Now, I go to the Blenkinsop store and buy ground lamb, chicken thighs, the occasional steak. I visit Fairways and buy lamb shoulder chops from New Zealand. Fairways is a local chain. It has large Chinese vegetable sections and aisles of ethnic food. There are things I’ve never eaten. Taro root, bitter melon, chicken feet. I believe the fresh green pod peas are flown in from China. My grandmother and mother grew peas in their garden. We sat on the steps shelling them into a large bowl. Once we ate them there were no more peas until the next summer. Nobody flew peas half-way around the world.

We got some things it is impossible or nearly impossible to buy today. Icelandic skyr, a sort of yogurt but for the initiated, far superior. Blood sausage made locally when animals were slaughtered. Lifra pilsa, liver sausage. Friends of ours would sometimes bring the first milk a cow produced after a calf was born. It was considered healing for people who weren’t well. Most of these things, and others, disappeared with the disappearance of the small farms and dairies and the more stringent health rules.

However, for all the things that have disappeared, there has been a cornucopia of food because of cheap transportation. Grapes in December. Unbelievable! Mangoes, not just one, but many kinds, all year long. I had never tasted a mango until my wife brought one home when we were first married.

Today, I saw trays of something I didn’t recognize. They were trays of sweetgrass, organic, locally grown. What next, I thought. I bought some mushrooms. My mother never bought mushrooms. I don’t know if they were there to buy. Now, there are rows of mushrooms, brown, white, exotic, wild. I bought the white ones. They were on sale. My step-grandmother, Katherine, was a mushroom expert. With her advice, it was possible to pick the large white mushrooms in the cow pastures. I learned to pick those and to pick morels. The mushrooms could be hung up on strings across the ceiling of the kitchen. They were fall decorations. Here, on Vancouver Island, I used to pick chantrelles and oyster mushrooms. Now, I just put mushrooms into a brown bag in the grocery store.

We made the most of what was available. Wild raspberries that grow well in old brush piles, high bush cranberries in swampy areas, wild plums, Saskatoons, wild strawberries (finicky little berries that were intensely flavorful), pin cherries, chokecherries. Here, I only pick blackberries.
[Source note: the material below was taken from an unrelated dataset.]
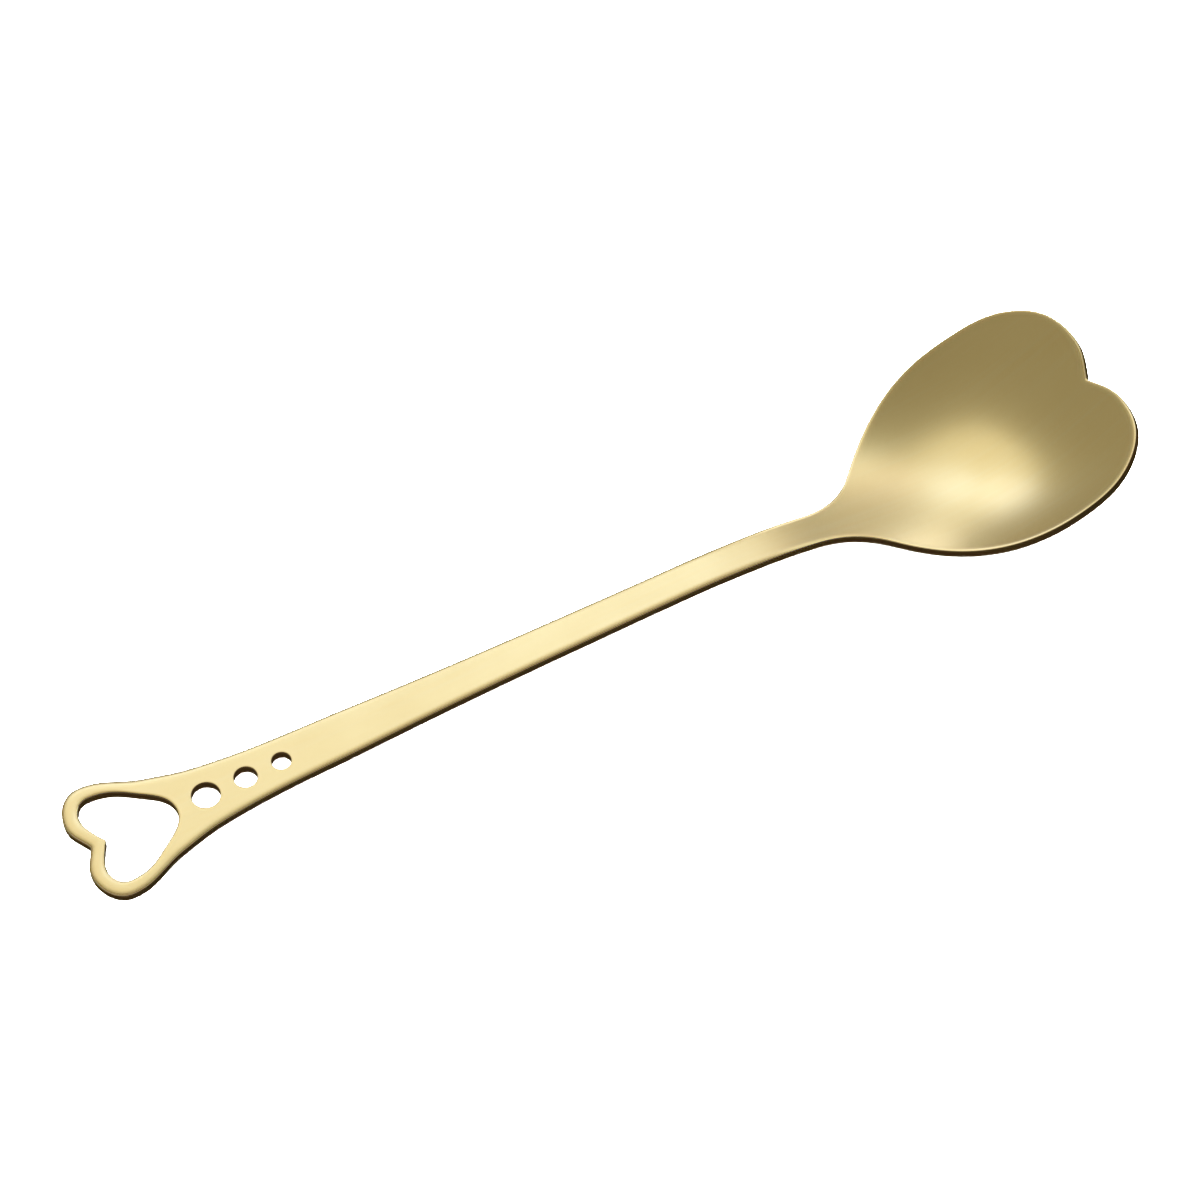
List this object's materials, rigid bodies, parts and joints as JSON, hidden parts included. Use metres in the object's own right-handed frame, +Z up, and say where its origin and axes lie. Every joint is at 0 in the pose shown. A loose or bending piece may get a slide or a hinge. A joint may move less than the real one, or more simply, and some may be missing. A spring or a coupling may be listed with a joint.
{
  "type": "dessert spoon",
  "caption": "Flat stamped dessert spoon with a heart-shaped bowl, a slim handle with a row of round holes, and an open heart loop at its end.",
  "frame": {"origin": "middle of the spoon's box at table height: the spoon lies bowl up on the belly of its bowl and the end of its handle", "axes": "+X from the handle's heart loop to the tip of the bowl, +Y across the spoon to its left seen from the handle, +Z up out of the bowl"},
  "size_m": [0.1558, 0.0358, 0.013],
  "materials": {
    "satin_gold": "stainless steel with a thin pale gold coating, satin to soft gloss, fine polishing lines along the spoon"
  },
  "bodies": {
    "root": {"spoon": "satin_gold"}
  },
  "joints": []
}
In the stores, for exorbitant prices, there are commercially grown raspberries, blackberries, strawberries. Still, expensive or not, they are available and there are worse things to spend your money on.

We are blessed. High prices for food, or not. We live in abundance. So much so that we waste too much. My mother and grandmother, my step-grandmother, wasted nothing. Having enough food on the table for a family was a challenge. It required knowledge, skill, experience, work.

When I sit down for supper at my daughter and son-in-law’s tomorrow evening, I will be grateful, not just for the food we will eat at that meal but for all the meals that I have eaten all year. Thank you to the farmers, ranchers, orchardists, fishers who take big risks and who work hard to produce these meals. Blessings upon you. May the rain come for those who so desperately need it. May it stay dry for those who need it. May the storms over the water not be too fierce. May your prosper.